Problem details:
Exactly the lines between the line containing "const soupWarmer = new THREE.Group();" and the line containing "obj.matrix_parent_inverse = Matrix.Identity(4)", together with those two lines, are to be output.

Information shown:
# # # # #

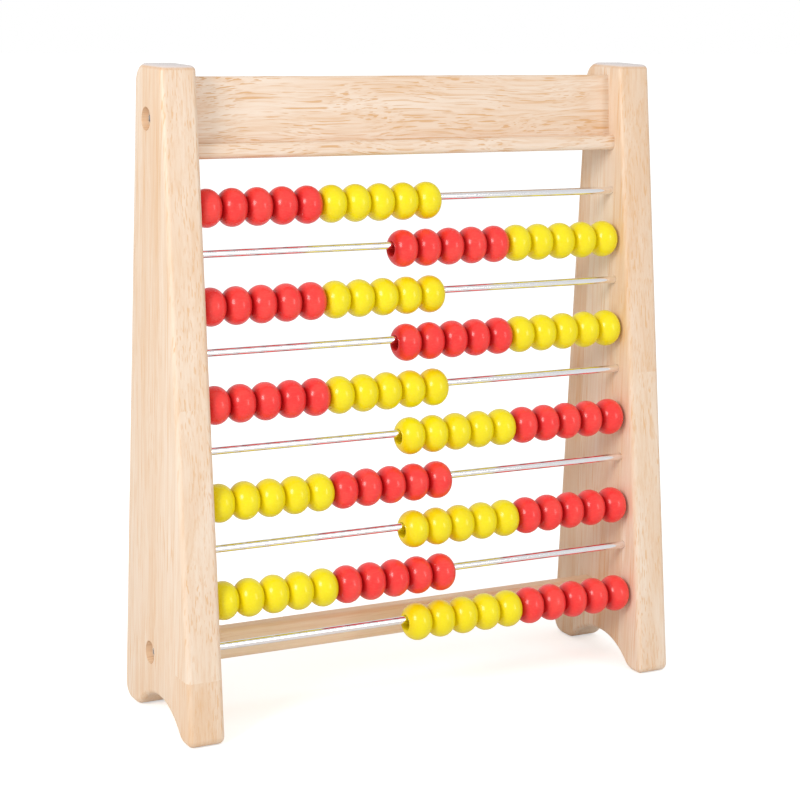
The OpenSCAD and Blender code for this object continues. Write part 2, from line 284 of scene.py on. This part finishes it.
def paint_top_sheen_and_rim(board):
    """Ends that face up are darker brown at their rounded rim, glossier, and greyer as a painted sheen."""
    tree = board.node_tree
    facing = shader_node(tree, "ShaderNodeTexCoord").outputs["Normal"]
    up = shader_node(tree, "ShaderNodeSeparateXYZ", {0: facing}).outputs[2]
    rim = ramp(tree, up, 0.1, 0.45)
    flat = ramp(tree, up, 0.5, 0.85)
    brown = (0.66, 0.37, 0.19, 1)
    painted_sheen_grey = (0.74, 0.68, 0.68, 1)
    blend_over(board, maths(tree, "MULTIPLY", rim, 0.4), brown)
    # Painted sheen: flat tops blend to a light grey that stands in for the reflection on them.
    blend_over(board, maths(tree, "MULTIPLY", flat, 0.85), painted_sheen_grey)
    coat = tree.nodes["Principled BSDF"].inputs["Coat Weight"]
    tree.links.new(maths(tree, "MULTIPLY_ADD", flat, 0.6, coat.default_value), coat)


def sealed_wood(name, effect, grain_turn, values):
    """Wood under a thin clear coat."""
    return finish_from(name, effect, values, relief_mm=0.04, grain_turn=grain_turn,
                       surface={"Coat Weight": 0.1, "Coat Roughness": 0.22})


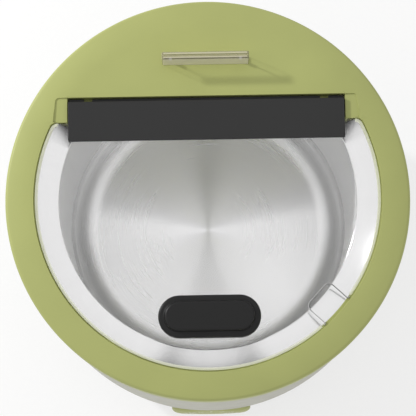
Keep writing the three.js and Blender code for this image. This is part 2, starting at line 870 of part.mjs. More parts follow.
function basePlate() {
  const holes = [
    ...around(baseScrewCount, baseScrewCircle, 0).map(([x, y]) => (
      rodZ(baseScrewRadius + boltGap, baseUnder - overrun, baseTop + overrun, x, y)
    )),
    ...around(footCount, footCircle, Math.PI / 4).map(([x, y]) => (
      rodZ(footScrewRadius + boltGap, baseUnder - overrun, baseTop + overrun, x, y)
    )),
  ];
  return cut(rodZ(baseRadius, baseUnder, baseTop, 0, 0, wellSides), ...holes);
}

function rubberFoot() {
  return cut(
    rodZ(footRadius, 0, footHeight, 0, 0, midSides, footTopRadius),
    rodZ(footBoreRadius, -overrun, footBoreDepth),
    rodZ(footScrewRadius + boltGap, -overrun, footHeight + overrun),
  );
}

function casingGroup() {
  const group = new THREE.Group();
  group.add(
    piece('outer_body', outerBody(), casing),
    piece('inner_well', innerWell(), steel),
    piece('insulation', insulation(), wool),
    piece('base_plate', basePlate(), darkSteel),
  );
  around(footCount, footCircle, Math.PI / 4).forEach(([x, y], i) => {
    const under = footBoreDepth - seatGap;
    const reach = baseTop + footScrewTail - under;
    const footScrew = screw(footScrewRadius, footScrewHeadRadius, footScrewHead, reach);
    group.add(
      place(piece(`foot_${i + 1}`, rubberFoot(), rubber), x, y, 0),
      place(piece(`foot_screw_${i + 1}`, footScrew, darkSteel), x, y, under),
    );
  });
  around(baseScrewCount, baseScrewCircle, 0).forEach(([x, y], i) => {
    const reach = bodyBottom + bodyWall + baseScrewTail - baseUnder;
    const baseScrew = screw(baseScrewRadius, baseScrewHeadRadius, baseScrewHead, reach);
    group.add(place(piece(`base_screw_${i + 1}`, baseScrew, darkSteel), x, y, baseUnder - seatGap));
  });
  return group;
}

// Dial, shaft, thermostat and lamp
function temperatureDial() {
  const rim = dialThickness - dialEdgeDepth;
  const web = dialThickness - dialWall;
  const edge = dialRadius - dialFaceRadius;
  const bore = shaftRadius + boltGap;
  const boreEnd = dialThickness - shaftTipInset + seatGap;
  return turnedToFront([
    [0, dialThickness],
    ...arc(dialFaceRadius, rim, edge, Math.PI / 2, 0, 4, dialEdgeDepth / edge),
    [dialRadius, 0],
    [dialRadius - dialWall, 0],
    [dialRadius - dialWall, rim - dialWall],
    [dialFaceRadius - dialWall, web],
    [hubRadius, web],
    [hubRadius, dialBackGap],
    [bore, dialBackGap],
    [bore, boreEnd],
    [0, boreEnd],
  ], coverSides, dialBackY, dialZ);
}

function thermostat() {
  const back = thermostatFrontY + thermostatDepth;
  const half = thermostatWidth / 2;
  const low = dialZ - thermostatHeight / 2;
  return cut(
    box(-half, half, thermostatFrontY, back, low, low + thermostatHeight),
    rodY(shaftRadius + turnGap, thermostatFrontY - overrun, shaftTipY + shaftLength + seatGap, 0, dialZ),
    ...[-thermostatScrewX, thermostatScrewX].map((x) => (
      rodY(
        thermostatScrewRadius + boltGap, thermostatFrontY - overrun,
        thermostatFrontY + thermostatScrewBite + seatGap, x, dialZ,
      )
    )),
  );
}

function lampParts() {
  const spot = casingAt(dialZ);
  const lens = join(
    turnedToFront([
      [0, -lampLength],
      [lampRadius, -lampLength],
      [lampRadius, seatGap],
      [lampFlangeRadius, seatGap],
      ...arc(0, seatGap, lampFlangeRadius, Math.PI / 10, Math.PI / 2, 4, lampDome / lampFlangeRadius),
    ], midSides, 0, 0),
  );
  const nutFront = -bodyWall - seatGap * 2;
  const nut = turnedToFront([
    [lampRadius + boltGap, nutFront],
    [lampNutRadius, nutFront],
    [lampNutRadius, nutFront - lampNutThickness],
    [lampRadius + boltGap, nutFront - lampNutThickness],
  ], boreSides, 0, 0);
  const seat = new THREE.Group();
  seat.position.set(0, -spot.radius, dialZ);
  seat.rotation.x = spot.tilt;
  seat.add(piece('pilot_lamp', lens, amber), piece('lamp_nut', nut, darkSteel));
  const turn = new THREE.Group();
  turn.rotation.z = lampTurn;
  turn.add(seat);
  return turn;
}

function controlGroup() {
  const group = new THREE.Group();
  const shaft = rodY(shaftRadius, shaftTipY, shaftTipY + shaftLength, 0, dialZ);
  group.add(
    piece('temperature_dial', temperatureDial(), green),
    piece('thermostat_shaft', shaft, steel),
    piece('thermostat', thermostat(), phenolic),
    lampParts(),
  );
  [['left', -1], ['right', 1]].forEach(([side, sign]) => {
    const reach = bodyWall + thermostatScrewBite + seatGap;
    const shape = join(
      rodY(thermostatScrewHeadRadius, -thermostatScrewHead, 0, 0, 0, screwSides),
      rodY(thermostatScrewRadius, -thermostatScrewHead / 2, reach, 0, 0, screwSides),
    );
    const part = piece(`thermostat_screw_${side}`, shape, darkSteel);
    group.add(place(part, sign * thermostatScrewX, pocketFloorY - seatGap, dialZ));
  });
  return group;
}

// Heating, sensing and wiring under the well
function heatingElement() {
  const steps = 24;
  const start = Math.PI / 2 + elementGapTurn;
  const ring = arc(0, 0, elementCircle, start, start + Math.PI * 2 - elementGapTurn * 2, steps);
  const loop = ring.map(([x, y]) => [x, y, elementZ]);
  const legs = [loop[0], loop[steps]].map(([x, y]) => {
    const inX = x - Math.sign(x) * elementBend;
    return [
      [inX + Math.sign(x) * elementBend / 4, y + elementBend / 4, elementZ - elementBend / 3],
      [inX, y + elementBend / 4, elementZ - elementBend],
      [inX, y + elementBend / 4, elementZ - elementLegLength],
    ];
  });
  return tube([...legs[0].reverse(), ...loop, ...legs[1]], elementRadius, screwSides, steps * 1.5);
}

function elementLeg(sign) {
  const x = elementCircle * Math.sin(elementGapTurn) - elementBend;
  const y = elementCircle * Math.cos(elementGapTurn) + elementBend / 4;
  return [sign * x, y, elementZ - elementLegLength];
}

function sensingBulb() {
  const end = bulbLength / 2;
  const top = dialZ + thermostatHeight / 2 + seatGap;
  const inlet = thermostatFrontY + thermostatDepth / 2;
  const capillary = tube([
    [end - bulbRadius, bulbY, bulbZ],
    [end + bulbRadius * 3, bulbY, bulbZ],
    [end, (bulbY + inlet) / 2, bulbZ - capillaryDrop],
    [0, inlet + bulbRadius, top + capillaryDrop],
    [0, inlet, top],
  ], capillaryRadius, leadSides, leadSteps);
  return join(rodX(bulbRadius, -end, end, bulbY, bulbZ), capillary);
}

function terminalBlock() {
  const low = baseTop + seatGap;
  const top = low + blockHeight;
  const half = blockWidth / 2;
  const wells = [-blockWellPitch, 0, blockWellPitch].map((x) => (
    rodZ(blockWellRadius, top - blockWellDepth, top + overrun, x, blockY)
  ));
  return cut(box(-half, half, blockY - blockDepth / 2, blockY + blockDepth / 2, low, top), ...wells);
}

function leads() {
  const blockFront = blockY - blockDepth / 2 - seatGap;
  const blockTop = baseTop + seatGap * 2 + blockHeight;
  const thermostatBack = thermostatFrontY + thermostatDepth + seatGap;
  const lane = leadLaneX;
  const low = leadLaneZ;
  const legRight = elementLeg(1);
  const legLeft = elementLeg(-1);
  const cutoutUnder = wellUnder - seatGap * 2 - cutoutHeight;
  const tab = cutoutRadius / 2;
  const stub = leadRadius * 3;
  const routes = {
    lead_supply: [
      [-leadPairX, blockFront, low],
      [-leadPairX, blockFront - stub, low],
      [-lane, blockFront / 2, low],
      [-lane, -blockFront / 2, low],
      [-leadPairX, thermostatBack + stub, dialZ],
      [-leadPairX, thermostatBack, dialZ],
    ],
    lead_switched: [
      [leadPairX, thermostatBack, dialZ],
      [leadPairX, thermostatBack + stub, dialZ],
      [lane, -blockFront / 2, dialZ],
      [lane, 0, dialZ],
      [cutoutX - tab, cutoutX, cutoutUnder - stub],
      [cutoutX - tab, cutoutX, cutoutUnder],
    ],
    lead_cutout: [
      [cutoutX + tab, cutoutX, cutoutUnder],
      [cutoutX + tab, cutoutX, cutoutUnder - stub],
      [cutoutX, (cutoutX + legRight[1]) / 2, legRight[2] - stub * 2],
      [legRight[0], legRight[1], legRight[2] - stub],
      [legRight[0], legRight[1], legRight[2] - seatGap],
    ],
    lead_return: [
      [legLeft[0], legLeft[1], legLeft[2] - seatGap],
      [legLeft[0], legLeft[1], legLeft[2] - stub],
      [-blockWellPitch / 2, blockY, blockTop + stub],
      [-blockWellPitch / 2, blockY, blockTop],
    ],
  };
  return Object.entries(routes).map(([name, route]) => (
    piece(name, tube(route, leadRadius, leadSides, leadSteps), leadJacket)
  ));
}

function heatingGroup() {
  const group = new THREE.Group();
  const half = clampLength / 2;
  const clamp = cut(
    box(-half, half, -clampWidth / 2, clampWidth / 2, clampTop - clampThickness, clampTop),
    rodZ(studRadius + boltGap, clampTop - clampThickness - overrun, clampTop + overrun),
  );
  const nutTop = clampTop - clampThickness - seatGap;
  const nut = cut(
    rodZ(clampNutRadius, nutTop - clampNutHeight, nutTop, 0, 0, 6),
    rodZ(studRadius + boltGap, nutTop - clampNutHeight - overrun, nutTop + overrun),
  );
  const cutoutTop = wellUnder - seatGap;
  const collarEnd = glandPadY + seatGap;
  const gland = cut(
    join(
      rodY(glandCollarRadius, collarEnd, glandPadY + glandReach, 0, glandZ, midSides),
      rodY(glandRadius, glandPadY - glandLength, glandPadY + glandReach / 2, 0, glandZ, midSides),
    ),
    rodY(glandBoreRadius, glandPadY - glandLength - overrun, frameRadius + overrun, 0, glandZ),
  );
  const glandNutEnd = glandPadY - glandPadDepth - seatGap;
  const glandNutStart = glandNutEnd - glandNutThickness;
  const glandNut = cut(
    rodY(glandNutRadius, glandNutStart, glandNutEnd, 0, glandZ, 6),
    rodY(glandRadius + boltGap, glandNutStart - overrun, glandNutEnd + overrun, 0, glandZ, midSides),
  );
  const cutout = rodZ(cutoutRadius, cutoutTop - cutoutHeight, cutoutTop, cutoutX, cutoutX, midSides);
  group.add(
    piece('heating_element', heatingElement(), darkSteel),
    piece('element_clamp', clamp, steel),
    piece('clamp_nut', nut, darkSteel),
    piece('thermal_cutout', cutout, phenolic),
    piece('sensing_bulb', sensingBulb(), steel),
    piece('terminal_block', terminalBlock(), silicone),
    piece('power_inlet', gland, black),
    piece('gland_nut', glandNut, black),
    ...leads(),
  );
  return group;
}

const soupWarmer = new THREE.Group();
soupWarmer.add(
  lidGroup(),
  piece('soup_pot', soupPot(), steel),
  casingGroup(),
  controlGroup(),
  heatingGroup(),
);

export default soupWarmer;
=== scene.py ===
"""Looks of the electric soup warmer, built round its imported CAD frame. Lengths are millimetres in the
source and become metres in the mesh helpers. The origin is the middle of the footprint, -Y is the front."""

import math

import bmesh
import bpy
from mathutils import Matrix, Vector

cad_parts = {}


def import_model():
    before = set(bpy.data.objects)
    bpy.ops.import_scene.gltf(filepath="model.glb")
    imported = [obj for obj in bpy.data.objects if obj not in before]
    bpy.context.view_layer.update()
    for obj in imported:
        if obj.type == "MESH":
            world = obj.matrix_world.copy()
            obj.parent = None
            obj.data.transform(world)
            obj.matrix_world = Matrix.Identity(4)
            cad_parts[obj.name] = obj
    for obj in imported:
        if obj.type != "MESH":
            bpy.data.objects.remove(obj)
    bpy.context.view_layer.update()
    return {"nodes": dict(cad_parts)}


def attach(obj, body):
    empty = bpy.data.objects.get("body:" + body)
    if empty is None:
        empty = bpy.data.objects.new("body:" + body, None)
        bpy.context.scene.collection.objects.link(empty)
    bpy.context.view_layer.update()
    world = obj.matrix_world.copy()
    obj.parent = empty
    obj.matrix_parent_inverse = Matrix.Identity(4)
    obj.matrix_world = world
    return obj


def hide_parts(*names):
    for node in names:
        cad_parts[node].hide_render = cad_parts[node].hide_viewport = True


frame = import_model()
NODES = frame["nodes"]

MM = 0.001
TINY = 1e-6
TURN = 2 * math.pi
FINE = 256
MEDIUM = 128
COARSE = 64
SHARP_ANGLE = math.radians(34)

# Lid frame, heights counted from the lid plane
LID_PLANE = 325
FRAME_RADIUS = 175
FRAME_EDGE = 3.5
FRAME_CROWN = 100
FRAME_CROWN_TURN = math.radians(14)
FRAME_WALL = 3
SKIRT = 26
REBATE_RADIUS = 150.2
REBATE_DEPTH = 4.5
LEDGE_RADIUS = 147.5
LAND_DEPTH = 7.5
LAND_RADIUS = 162
CHORD_Y = 67.4975
OPENING_CORNER = 7
RECESS_DEPTH = 1.3
RECESS_FRONT_HALF = 133.08
RECESS_BACK_HALF = 130.98
RECESS_BACK_Y = 89.2
RECESS_CORNER = 3
TROUGH_HALF = 120.68
TROUGH_DEPTH = 8.8
TROUGH_WALL = 2
FRAME_ROUND = 0.35
SKIRT_ROUND = 1.2
OVERLAP = 2
SEAL_INNER = 156
SEAL_OUTER = 160
SEAL_LOW = -11.7
SEAL_GAP = 0.3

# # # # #

Exercise answer:
const soupWarmer = new THREE.Group();
soupWarmer.add(
  lidGroup(),
  piece('soup_pot', soupPot(), steel),
  casingGroup(),
  controlGroup(),
  heatingGroup(),
);

export default soupWarmer;
=== scene.py ===
"""Looks of the electric soup warmer, built round its imported CAD frame. Lengths are millimetres in the
source and become metres in the mesh helpers. The origin is the middle of the footprint, -Y is the front."""

import math

import bmesh
import bpy
from mathutils import Matrix, Vector

cad_parts = {}


def import_model():
    before = set(bpy.data.objects)
    bpy.ops.import_scene.gltf(filepath="model.glb")
    imported = [obj for obj in bpy.data.objects if obj not in before]
    bpy.context.view_layer.update()
    for obj in imported:
        if obj.type == "MESH":
            world = obj.matrix_world.copy()
            obj.parent = None
            obj.data.transform(world)
            obj.matrix_world = Matrix.Identity(4)
            cad_parts[obj.name] = obj
    for obj in imported:
        if obj.type != "MESH":
            bpy.data.objects.remove(obj)
    bpy.context.view_layer.update()
    return {"nodes": dict(cad_parts)}


def attach(obj, body):
    empty = bpy.data.objects.get("body:" + body)
    if empty is None:
        empty = bpy.data.objects.new("body:" + body, None)
        bpy.context.scene.collection.objects.link(empty)
    bpy.context.view_layer.update()
    world = obj.matrix_world.copy()
    obj.parent = empty
    obj.matrix_parent_inverse = Matrix.Identity(4)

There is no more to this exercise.